**Given exercise**.
Return only the lines running from the line that holds "SUNFLOWERS.forEach((flower, i) =>" to the line that holds "return [value] if", including both.

**Supplied records**.
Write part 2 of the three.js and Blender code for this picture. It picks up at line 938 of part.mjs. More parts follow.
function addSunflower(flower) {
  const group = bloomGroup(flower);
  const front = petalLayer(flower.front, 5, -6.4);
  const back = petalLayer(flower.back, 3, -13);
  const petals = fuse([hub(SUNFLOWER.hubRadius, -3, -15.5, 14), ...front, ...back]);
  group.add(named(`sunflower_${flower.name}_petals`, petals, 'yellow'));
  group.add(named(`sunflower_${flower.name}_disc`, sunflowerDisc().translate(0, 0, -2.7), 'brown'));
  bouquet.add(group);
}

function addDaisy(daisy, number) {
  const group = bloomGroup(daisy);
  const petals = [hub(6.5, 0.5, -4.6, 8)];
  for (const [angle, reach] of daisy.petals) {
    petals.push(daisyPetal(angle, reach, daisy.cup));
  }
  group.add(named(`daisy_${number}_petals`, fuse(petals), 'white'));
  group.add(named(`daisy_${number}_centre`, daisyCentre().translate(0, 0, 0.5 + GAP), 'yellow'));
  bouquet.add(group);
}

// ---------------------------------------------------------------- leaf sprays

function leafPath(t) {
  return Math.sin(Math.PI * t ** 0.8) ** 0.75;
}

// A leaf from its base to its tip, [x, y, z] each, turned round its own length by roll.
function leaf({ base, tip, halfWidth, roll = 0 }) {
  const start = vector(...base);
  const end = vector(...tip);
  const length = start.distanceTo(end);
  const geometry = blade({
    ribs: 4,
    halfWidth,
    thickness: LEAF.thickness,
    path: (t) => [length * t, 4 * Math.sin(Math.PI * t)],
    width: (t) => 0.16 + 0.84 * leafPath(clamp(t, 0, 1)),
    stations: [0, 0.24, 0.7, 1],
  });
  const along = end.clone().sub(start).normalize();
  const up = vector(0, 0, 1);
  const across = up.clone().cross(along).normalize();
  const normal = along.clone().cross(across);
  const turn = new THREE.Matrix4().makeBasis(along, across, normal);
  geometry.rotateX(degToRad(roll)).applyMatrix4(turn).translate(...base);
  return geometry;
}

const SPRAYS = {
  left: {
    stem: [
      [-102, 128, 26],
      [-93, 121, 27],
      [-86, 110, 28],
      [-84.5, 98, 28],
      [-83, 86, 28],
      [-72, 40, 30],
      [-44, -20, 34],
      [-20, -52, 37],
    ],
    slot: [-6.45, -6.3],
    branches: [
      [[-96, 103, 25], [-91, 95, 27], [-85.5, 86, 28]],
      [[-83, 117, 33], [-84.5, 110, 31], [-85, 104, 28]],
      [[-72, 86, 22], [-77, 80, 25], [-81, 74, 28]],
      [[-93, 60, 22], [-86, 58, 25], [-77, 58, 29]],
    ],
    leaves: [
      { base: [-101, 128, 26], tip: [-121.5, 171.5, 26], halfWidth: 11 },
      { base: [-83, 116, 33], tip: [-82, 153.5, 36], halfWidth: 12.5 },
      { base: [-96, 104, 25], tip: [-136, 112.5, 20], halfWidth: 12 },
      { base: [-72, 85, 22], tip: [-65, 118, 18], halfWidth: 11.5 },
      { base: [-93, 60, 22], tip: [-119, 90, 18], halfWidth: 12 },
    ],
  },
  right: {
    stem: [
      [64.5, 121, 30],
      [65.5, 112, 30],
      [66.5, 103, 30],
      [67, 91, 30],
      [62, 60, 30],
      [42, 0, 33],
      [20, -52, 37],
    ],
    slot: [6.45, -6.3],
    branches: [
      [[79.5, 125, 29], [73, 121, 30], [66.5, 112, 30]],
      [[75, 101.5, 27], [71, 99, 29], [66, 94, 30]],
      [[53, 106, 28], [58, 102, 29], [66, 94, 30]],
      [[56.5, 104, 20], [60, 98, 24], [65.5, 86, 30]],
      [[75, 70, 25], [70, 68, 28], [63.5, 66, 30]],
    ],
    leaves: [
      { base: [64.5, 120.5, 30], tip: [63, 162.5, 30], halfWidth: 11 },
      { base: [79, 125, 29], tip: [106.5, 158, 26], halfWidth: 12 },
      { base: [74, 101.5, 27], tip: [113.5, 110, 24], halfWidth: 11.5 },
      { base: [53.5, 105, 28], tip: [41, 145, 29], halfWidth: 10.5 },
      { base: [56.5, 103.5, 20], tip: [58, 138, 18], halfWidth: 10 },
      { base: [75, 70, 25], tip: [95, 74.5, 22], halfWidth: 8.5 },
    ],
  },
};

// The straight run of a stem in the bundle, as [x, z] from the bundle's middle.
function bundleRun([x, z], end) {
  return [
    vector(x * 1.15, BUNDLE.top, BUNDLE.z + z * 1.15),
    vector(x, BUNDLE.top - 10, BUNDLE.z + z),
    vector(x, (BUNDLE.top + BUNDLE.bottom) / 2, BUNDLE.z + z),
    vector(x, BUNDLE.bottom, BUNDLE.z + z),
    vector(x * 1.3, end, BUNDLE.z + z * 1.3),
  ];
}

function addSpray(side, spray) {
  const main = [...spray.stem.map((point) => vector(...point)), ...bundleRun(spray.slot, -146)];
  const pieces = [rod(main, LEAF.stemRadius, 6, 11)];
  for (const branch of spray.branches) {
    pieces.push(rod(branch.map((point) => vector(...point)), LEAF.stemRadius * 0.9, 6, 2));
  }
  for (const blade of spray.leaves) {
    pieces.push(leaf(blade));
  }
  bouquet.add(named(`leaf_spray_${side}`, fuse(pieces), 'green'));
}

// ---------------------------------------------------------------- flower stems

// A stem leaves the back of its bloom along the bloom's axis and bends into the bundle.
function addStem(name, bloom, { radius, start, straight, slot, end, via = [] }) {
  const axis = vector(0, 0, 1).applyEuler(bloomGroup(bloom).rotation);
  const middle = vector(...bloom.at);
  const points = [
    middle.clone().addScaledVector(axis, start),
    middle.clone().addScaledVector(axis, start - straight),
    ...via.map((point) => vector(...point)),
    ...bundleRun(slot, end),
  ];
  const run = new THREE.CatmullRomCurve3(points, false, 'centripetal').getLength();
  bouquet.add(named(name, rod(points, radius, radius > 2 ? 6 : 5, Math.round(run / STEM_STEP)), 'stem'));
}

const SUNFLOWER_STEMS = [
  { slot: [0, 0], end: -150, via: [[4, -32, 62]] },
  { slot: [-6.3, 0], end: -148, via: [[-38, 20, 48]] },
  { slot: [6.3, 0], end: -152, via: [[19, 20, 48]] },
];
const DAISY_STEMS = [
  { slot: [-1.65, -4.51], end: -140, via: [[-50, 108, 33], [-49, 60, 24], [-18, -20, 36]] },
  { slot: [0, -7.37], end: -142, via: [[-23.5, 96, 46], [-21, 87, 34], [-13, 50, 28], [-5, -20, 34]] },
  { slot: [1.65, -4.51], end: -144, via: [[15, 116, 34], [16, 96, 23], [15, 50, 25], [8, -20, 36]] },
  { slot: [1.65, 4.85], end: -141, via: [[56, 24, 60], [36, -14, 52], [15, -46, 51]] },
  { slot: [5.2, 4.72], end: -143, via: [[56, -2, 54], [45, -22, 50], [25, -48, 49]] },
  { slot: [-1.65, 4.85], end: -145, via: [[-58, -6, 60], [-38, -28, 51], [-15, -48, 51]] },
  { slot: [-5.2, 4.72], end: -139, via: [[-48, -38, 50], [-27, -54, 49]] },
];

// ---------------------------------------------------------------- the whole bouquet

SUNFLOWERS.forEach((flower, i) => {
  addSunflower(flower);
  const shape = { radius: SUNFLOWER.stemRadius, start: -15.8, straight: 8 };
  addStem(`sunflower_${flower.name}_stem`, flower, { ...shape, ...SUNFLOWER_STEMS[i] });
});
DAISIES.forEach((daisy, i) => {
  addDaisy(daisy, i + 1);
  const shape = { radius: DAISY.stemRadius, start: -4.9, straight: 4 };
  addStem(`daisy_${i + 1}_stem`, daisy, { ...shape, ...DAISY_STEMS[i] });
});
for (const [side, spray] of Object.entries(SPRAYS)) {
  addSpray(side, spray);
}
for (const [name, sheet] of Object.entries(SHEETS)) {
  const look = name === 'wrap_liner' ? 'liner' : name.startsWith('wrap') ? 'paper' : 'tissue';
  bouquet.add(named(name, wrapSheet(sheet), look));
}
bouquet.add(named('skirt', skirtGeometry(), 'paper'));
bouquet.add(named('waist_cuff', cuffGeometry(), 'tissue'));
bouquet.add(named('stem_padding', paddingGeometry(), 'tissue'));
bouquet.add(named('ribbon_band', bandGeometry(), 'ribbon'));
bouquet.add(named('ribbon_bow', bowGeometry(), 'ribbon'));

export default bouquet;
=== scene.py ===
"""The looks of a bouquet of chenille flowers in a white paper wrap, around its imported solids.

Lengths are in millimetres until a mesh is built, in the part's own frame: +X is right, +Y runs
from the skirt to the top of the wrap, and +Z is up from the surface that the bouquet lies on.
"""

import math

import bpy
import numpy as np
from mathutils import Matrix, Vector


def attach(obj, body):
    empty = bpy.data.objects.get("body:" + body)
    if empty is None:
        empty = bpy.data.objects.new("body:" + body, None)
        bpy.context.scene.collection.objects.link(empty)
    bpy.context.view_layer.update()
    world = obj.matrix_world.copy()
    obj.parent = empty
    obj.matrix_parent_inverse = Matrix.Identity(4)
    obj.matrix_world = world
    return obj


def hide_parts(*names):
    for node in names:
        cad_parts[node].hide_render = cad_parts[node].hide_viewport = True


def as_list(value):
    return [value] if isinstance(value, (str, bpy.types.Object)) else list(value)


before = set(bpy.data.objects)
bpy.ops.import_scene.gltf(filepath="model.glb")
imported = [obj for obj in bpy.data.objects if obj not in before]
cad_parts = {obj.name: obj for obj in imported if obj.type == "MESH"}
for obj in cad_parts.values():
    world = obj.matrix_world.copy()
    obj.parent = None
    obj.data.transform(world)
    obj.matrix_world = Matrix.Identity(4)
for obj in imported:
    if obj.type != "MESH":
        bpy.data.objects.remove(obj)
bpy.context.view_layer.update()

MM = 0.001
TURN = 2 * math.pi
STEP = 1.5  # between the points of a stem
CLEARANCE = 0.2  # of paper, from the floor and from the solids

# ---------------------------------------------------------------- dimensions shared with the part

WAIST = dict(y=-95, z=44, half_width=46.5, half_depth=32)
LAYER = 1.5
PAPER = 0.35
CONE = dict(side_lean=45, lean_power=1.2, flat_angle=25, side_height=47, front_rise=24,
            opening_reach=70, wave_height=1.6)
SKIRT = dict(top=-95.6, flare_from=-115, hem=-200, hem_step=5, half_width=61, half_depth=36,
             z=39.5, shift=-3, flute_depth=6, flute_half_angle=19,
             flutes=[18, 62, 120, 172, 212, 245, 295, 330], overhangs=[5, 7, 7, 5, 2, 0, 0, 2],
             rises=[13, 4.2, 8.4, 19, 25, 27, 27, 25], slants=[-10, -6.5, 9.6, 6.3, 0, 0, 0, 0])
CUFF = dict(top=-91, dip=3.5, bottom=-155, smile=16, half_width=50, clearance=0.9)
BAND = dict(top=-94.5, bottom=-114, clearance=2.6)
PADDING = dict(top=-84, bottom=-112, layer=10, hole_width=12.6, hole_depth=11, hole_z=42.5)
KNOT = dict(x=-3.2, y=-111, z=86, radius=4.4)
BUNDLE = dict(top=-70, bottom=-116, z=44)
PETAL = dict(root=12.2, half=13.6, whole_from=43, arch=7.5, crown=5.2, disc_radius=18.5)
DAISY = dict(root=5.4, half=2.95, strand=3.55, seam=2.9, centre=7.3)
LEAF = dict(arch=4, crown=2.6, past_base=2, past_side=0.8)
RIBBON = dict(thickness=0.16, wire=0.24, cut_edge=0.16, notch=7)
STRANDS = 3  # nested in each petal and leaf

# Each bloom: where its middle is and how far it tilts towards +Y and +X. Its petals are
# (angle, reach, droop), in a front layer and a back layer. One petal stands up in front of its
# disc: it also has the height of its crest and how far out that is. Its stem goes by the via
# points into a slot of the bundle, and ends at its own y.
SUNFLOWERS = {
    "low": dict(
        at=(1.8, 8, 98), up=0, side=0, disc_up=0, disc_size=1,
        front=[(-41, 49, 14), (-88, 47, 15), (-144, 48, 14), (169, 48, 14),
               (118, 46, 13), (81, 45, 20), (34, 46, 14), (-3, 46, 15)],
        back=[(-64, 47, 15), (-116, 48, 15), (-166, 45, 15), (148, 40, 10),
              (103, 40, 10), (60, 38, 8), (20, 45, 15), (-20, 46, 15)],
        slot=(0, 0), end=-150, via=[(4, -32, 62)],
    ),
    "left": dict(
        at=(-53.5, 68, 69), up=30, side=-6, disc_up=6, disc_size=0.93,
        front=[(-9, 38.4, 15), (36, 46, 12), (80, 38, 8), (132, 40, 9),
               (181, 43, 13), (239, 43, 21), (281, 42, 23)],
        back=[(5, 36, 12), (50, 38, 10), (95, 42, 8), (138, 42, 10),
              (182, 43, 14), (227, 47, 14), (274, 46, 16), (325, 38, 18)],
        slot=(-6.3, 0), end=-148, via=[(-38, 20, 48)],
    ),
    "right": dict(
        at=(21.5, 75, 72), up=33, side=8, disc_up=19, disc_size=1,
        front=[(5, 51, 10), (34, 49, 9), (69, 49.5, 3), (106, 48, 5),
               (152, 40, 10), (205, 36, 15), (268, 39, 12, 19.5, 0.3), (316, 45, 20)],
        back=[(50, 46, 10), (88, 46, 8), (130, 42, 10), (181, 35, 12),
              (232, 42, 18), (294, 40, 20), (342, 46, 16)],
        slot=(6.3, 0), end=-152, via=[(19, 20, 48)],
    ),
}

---

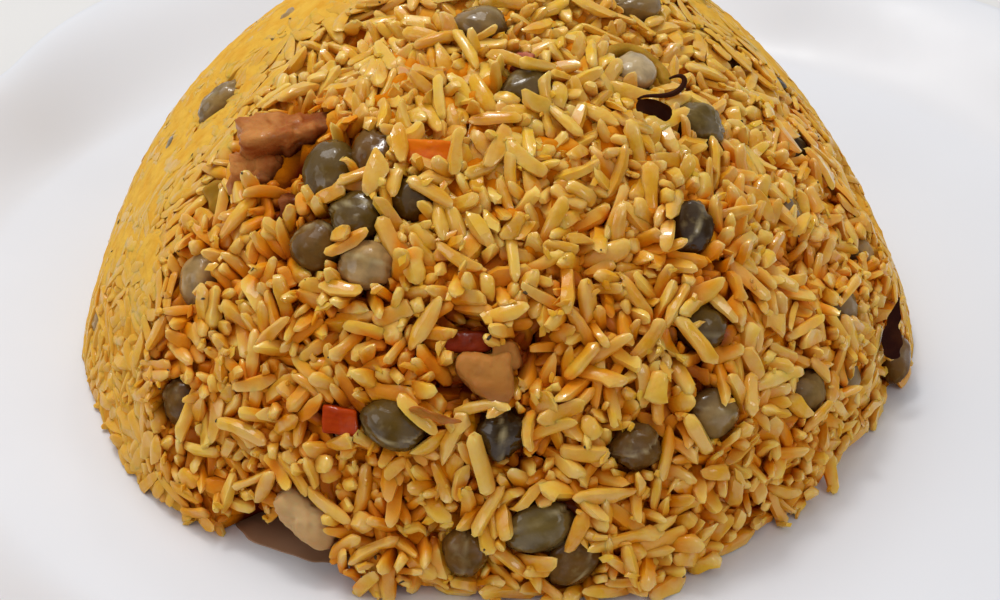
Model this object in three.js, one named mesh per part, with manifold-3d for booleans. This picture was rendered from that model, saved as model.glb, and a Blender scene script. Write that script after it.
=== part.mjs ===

---

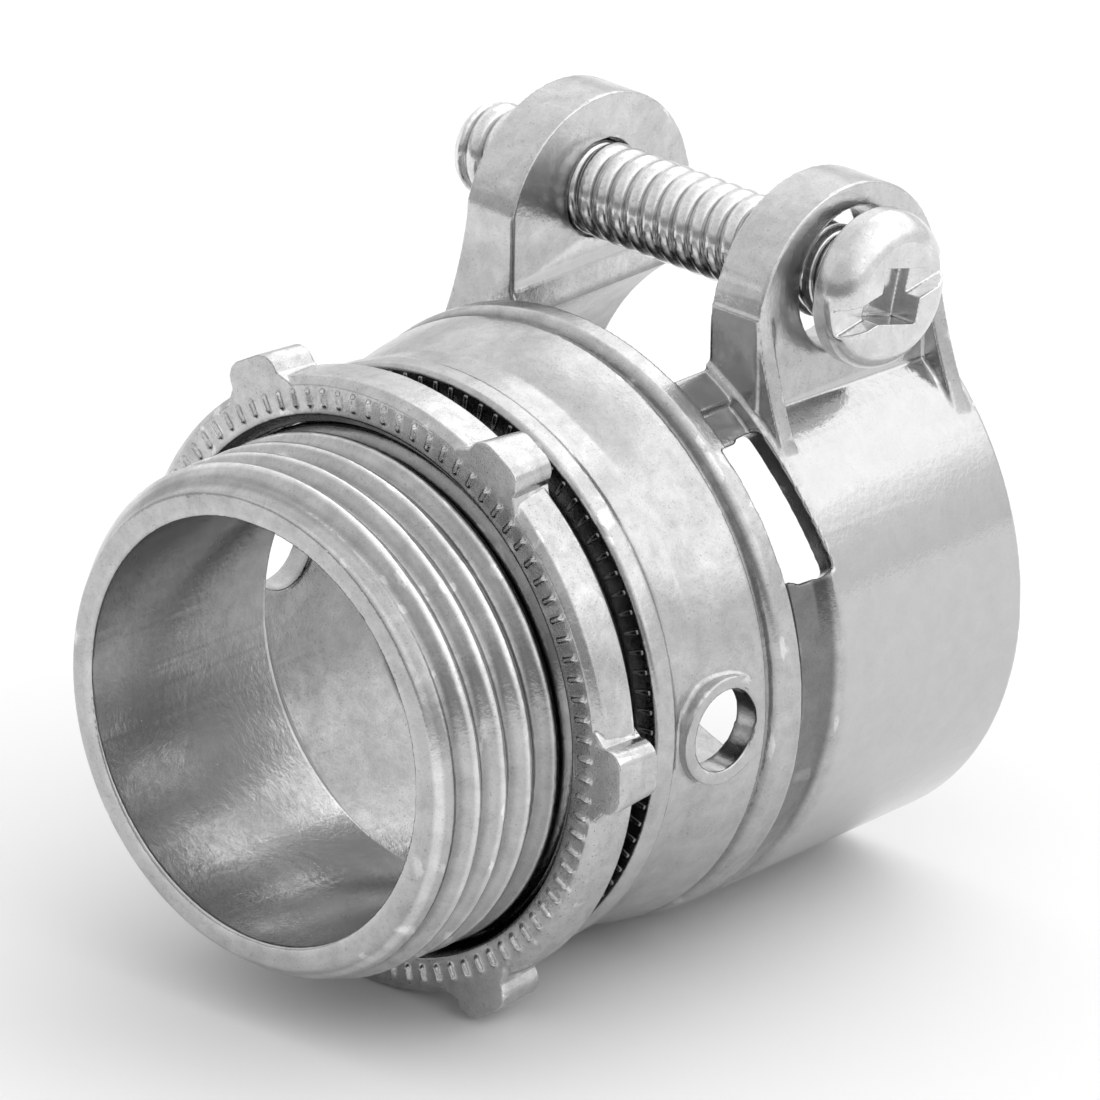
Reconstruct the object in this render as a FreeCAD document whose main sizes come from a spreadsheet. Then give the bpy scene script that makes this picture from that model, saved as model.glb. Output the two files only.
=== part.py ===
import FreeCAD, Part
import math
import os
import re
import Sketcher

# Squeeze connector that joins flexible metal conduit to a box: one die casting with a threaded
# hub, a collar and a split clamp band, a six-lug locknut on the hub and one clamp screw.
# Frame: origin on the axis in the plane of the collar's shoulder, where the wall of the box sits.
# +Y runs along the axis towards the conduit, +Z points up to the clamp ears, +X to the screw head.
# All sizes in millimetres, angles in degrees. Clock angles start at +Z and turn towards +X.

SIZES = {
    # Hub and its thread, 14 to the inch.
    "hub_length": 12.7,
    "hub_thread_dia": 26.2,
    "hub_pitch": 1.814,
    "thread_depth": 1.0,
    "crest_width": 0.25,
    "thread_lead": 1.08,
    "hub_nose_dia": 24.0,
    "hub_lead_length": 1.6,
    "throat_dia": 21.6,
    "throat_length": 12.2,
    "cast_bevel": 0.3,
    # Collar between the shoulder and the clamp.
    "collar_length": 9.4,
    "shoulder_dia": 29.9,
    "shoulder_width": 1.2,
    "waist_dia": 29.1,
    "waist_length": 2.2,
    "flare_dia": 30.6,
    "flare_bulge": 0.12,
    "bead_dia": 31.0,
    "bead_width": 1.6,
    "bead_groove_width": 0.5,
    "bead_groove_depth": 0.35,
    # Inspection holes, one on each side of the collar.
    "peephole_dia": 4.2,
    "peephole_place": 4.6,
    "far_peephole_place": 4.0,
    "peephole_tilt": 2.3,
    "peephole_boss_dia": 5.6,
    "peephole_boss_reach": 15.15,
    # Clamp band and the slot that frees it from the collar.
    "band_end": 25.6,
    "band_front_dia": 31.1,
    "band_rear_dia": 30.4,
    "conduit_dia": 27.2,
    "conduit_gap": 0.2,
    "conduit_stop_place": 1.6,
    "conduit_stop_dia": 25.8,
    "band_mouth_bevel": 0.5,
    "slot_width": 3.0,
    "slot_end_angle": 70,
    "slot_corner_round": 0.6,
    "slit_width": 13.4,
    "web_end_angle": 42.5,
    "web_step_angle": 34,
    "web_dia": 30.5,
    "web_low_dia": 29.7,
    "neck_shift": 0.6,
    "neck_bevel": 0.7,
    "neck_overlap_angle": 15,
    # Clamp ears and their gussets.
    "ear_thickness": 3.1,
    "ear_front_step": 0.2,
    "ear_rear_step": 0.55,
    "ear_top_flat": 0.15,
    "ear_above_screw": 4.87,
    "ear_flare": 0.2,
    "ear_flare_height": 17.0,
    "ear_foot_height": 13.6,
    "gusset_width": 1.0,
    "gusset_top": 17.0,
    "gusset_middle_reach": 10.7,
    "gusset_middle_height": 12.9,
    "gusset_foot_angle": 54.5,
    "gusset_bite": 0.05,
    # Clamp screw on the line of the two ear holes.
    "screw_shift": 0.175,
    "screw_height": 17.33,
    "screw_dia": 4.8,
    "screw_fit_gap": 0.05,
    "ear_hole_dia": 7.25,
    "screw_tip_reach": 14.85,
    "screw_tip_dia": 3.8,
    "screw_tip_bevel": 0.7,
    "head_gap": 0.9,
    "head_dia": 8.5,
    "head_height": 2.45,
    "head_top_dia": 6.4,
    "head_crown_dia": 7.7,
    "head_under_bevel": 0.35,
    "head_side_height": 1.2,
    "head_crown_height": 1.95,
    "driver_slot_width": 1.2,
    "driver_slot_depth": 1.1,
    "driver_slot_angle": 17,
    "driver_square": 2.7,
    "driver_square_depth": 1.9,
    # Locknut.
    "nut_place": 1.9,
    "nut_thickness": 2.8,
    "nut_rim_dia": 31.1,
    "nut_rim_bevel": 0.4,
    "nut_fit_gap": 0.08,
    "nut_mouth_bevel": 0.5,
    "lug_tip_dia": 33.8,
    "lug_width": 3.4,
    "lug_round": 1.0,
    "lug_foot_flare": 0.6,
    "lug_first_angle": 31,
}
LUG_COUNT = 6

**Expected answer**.
SUNFLOWERS.forEach((flower, i) => {
  addSunflower(flower);
  const shape = { radius: SUNFLOWER.stemRadius, start: -15.8, straight: 8 };
  addStem(`sunflower_${flower.name}_stem`, flower, { ...shape, ...SUNFLOWER_STEMS[i] });
});
DAISIES.forEach((daisy, i) => {
  addDaisy(daisy, i + 1);
  const shape = { radius: DAISY.stemRadius, start: -4.9, straight: 4 };
  addStem(`daisy_${i + 1}_stem`, daisy, { ...shape, ...DAISY_STEMS[i] });
});
for (const [side, spray] of Object.entries(SPRAYS)) {
  addSpray(side, spray);
}
for (const [name, sheet] of Object.entries(SHEETS)) {
  const look = name === 'wrap_liner' ? 'liner' : name.startsWith('wrap') ? 'paper' : 'tissue';
  bouquet.add(named(name, wrapSheet(sheet), look));
}
bouquet.add(named('skirt', skirtGeometry(), 'paper'));
bouquet.add(named('waist_cuff', cuffGeometry(), 'tissue'));
bouquet.add(named('stem_padding', paddingGeometry(), 'tissue'));
bouquet.add(named('ribbon_band', bandGeometry(), 'ribbon'));
bouquet.add(named('ribbon_bow', bowGeometry(), 'ribbon'));

export default bouquet;
=== scene.py ===
"""The looks of a bouquet of chenille flowers in a white paper wrap, around its imported solids.

Lengths are in millimetres until a mesh is built, in the part's own frame: +X is right, +Y runs
from the skirt to the top of the wrap, and +Z is up from the surface that the bouquet lies on.
"""

import math

import bpy
import numpy as np
from mathutils import Matrix, Vector


def attach(obj, body):
    empty = bpy.data.objects.get("body:" + body)
    if empty is None:
        empty = bpy.data.objects.new("body:" + body, None)
        bpy.context.scene.collection.objects.link(empty)
    bpy.context.view_layer.update()
    world = obj.matrix_world.copy()
    obj.parent = empty
    obj.matrix_parent_inverse = Matrix.Identity(4)
    obj.matrix_world = world
    return obj


def hide_parts(*names):
    for node in names:
        cad_parts[node].hide_render = cad_parts[node].hide_viewport = True


def as_list(value):
    return [value] if isinstance(value, (str, bpy.types.Object)) else list(value)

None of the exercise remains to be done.